Euflauzino 31/01/2011Sinestesia em altaMuitas vezes nos deparamos com um escritor que nos cala em algum lugar tão profundamente que não nos tornamos fãs, mas seguidores, defensores, “escravos”. Esta é minha relação com Simone (ah minha cara, desculpe-me o trocadilhos, mas você hoje é portadora e eu seu humilde vassalo) e me questiono o porquê das editoras, salvo as corajosas dispostas a apostar alto, insistirem em procurar obras fora de nossa imensa área territorial, sob o pretexto de que mais vale o dinheiro no bolso, que o prazer da descoberta.
Bom, deixemos esse dilema filosófico-financeiro para celerados de plantão.
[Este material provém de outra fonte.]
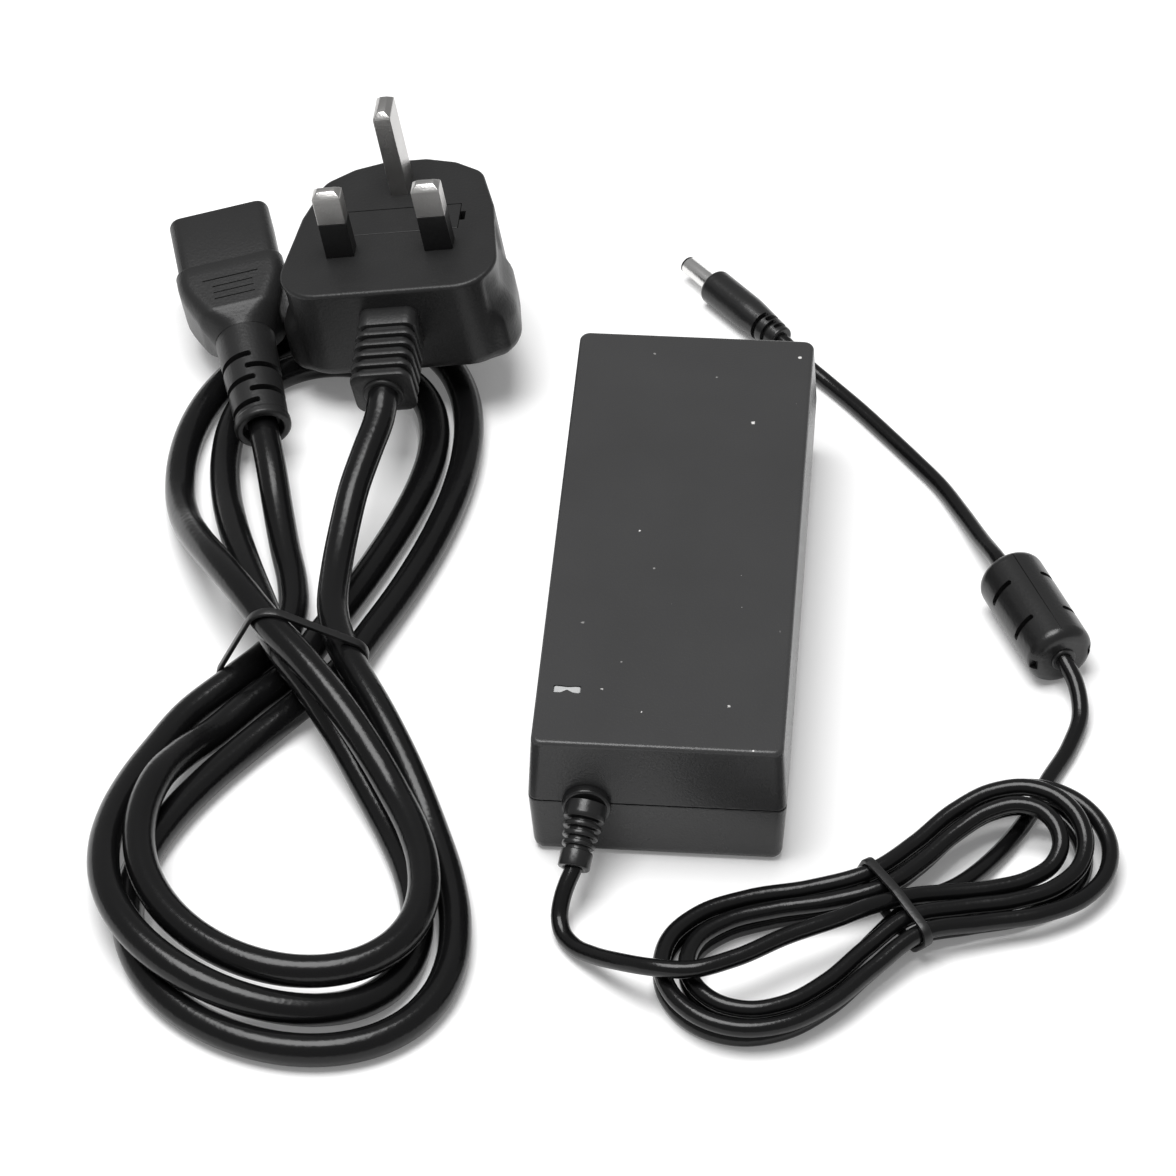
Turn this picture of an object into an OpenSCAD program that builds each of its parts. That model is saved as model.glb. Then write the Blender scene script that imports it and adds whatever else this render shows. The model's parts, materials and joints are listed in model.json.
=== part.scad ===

Conheci Simone há algum tempo, tempo este que me ficou na memória, tal qual um amálgama entre simpatia e espírito, por sua gentileza e humildade (caramba, esta mulher é uma rainha e me tratou como um gentleman que na verdade passo longe). Isso tudo antes de tomar contato com sua literatura. Ela já havia me ganhado. Provei de suas letras, suas personagens, seu encantamento em “Gênese pagã” e me apaixonei rapidamente, sem rodeios, de maneira avassaladora.
Por isso hoje posso tecer comentários isentos, livres de seu magnetismo pessoal, mas ainda encarcerado em seu mundo literário. Simone é mestra e algoz, detêm a chave da masmorra que me mantém cativo, preso de forma irremediável a suas personagens. Ela tem o poder de descrever em pouquíssimas linhas tudo o que precisamos saber sobre elas e não abre mão de nos colocar a par de toda a gama sinestésica que é “Agridoce” – um título, por si só, imerso no sensorial, gustativo, impactante.
O sobrenatural na obra de Simone é tão perturbador que chego a pensar que nasceu com sua linguagem. O real e o imaginário, partes de um mesmo universo, siameses, inseparáveis, confundindo-se e confundindo-nos a ponto de nos fazer questionar sobre o que seja “realidade”. Não digo isso pelo enredo, pelo alto grau de criatividade, mas por sua ficção sempre tocando as bordas do real.
Levantar questionamentos , arremessá-lo em nossa cara é o que me atrai na escrita de Simone. A recriação de um mito como o vampirismo sempre causa incômodo, revolve pilares antigos, repletos de deuses que não se deixam bulir. É preciso coragem, loucura, paixão e sobretudo talento. Simone, de maneira sublime, inventa novas vertentes em vieses inovadores, construindo um universo rico, complexo e cheio de possibilidades.
Portadores, antagonistas, escravos, tutores, contaminados, anarquistas, mensageiros, interligando-se em meio a paixões próprias de meros mortais nos traga como um ciclone. Como bem disse Georgette Silen, acabamos por nos reconhecer, sob a superfície arquetípica do mito – são nossas relações sociais que estão sob a ótica irreal, travestida de fantástico.
Anya, personagem central, se vê diante de uma “realidade” da qual nunca sonhou – tem “poder”, mas junto a ele, responsabilidades e cuidados inerentes a sua nova condição. Dádiva ou maldição? Este é o dilema de Anya. Ela terá ajuda de seu pai Edgar, seu tio Ivan, de seu tutor Rafael e de seu escravo (uma pitada sensual, provocativa, em um sistema já repleto de erotismo) experiente na arte de seduzir, porém será caçada como um troféu, por esta mesma condição e por despertar alguém cujo objetivo é destrui-la. Desde “O perfume” que não leio algo que mexesse tanto com meu sensorial – olfato, paladar, pele.
Fiquei completamente insano ao chegar ao final do livro e não perceber nada que me levasse a crer que estas personagens magistrais não se tornariam parte de uma “saga”. Quero mais livros, quero dezenas deles, com todas as personagens de volta, não me negue isso Simone. Ainda me encontro sob um impacto tão forte de imagens e sensações que me é difícil escrever, mas teimosamente escrevo e venero aqui uma escritora maravilhosa.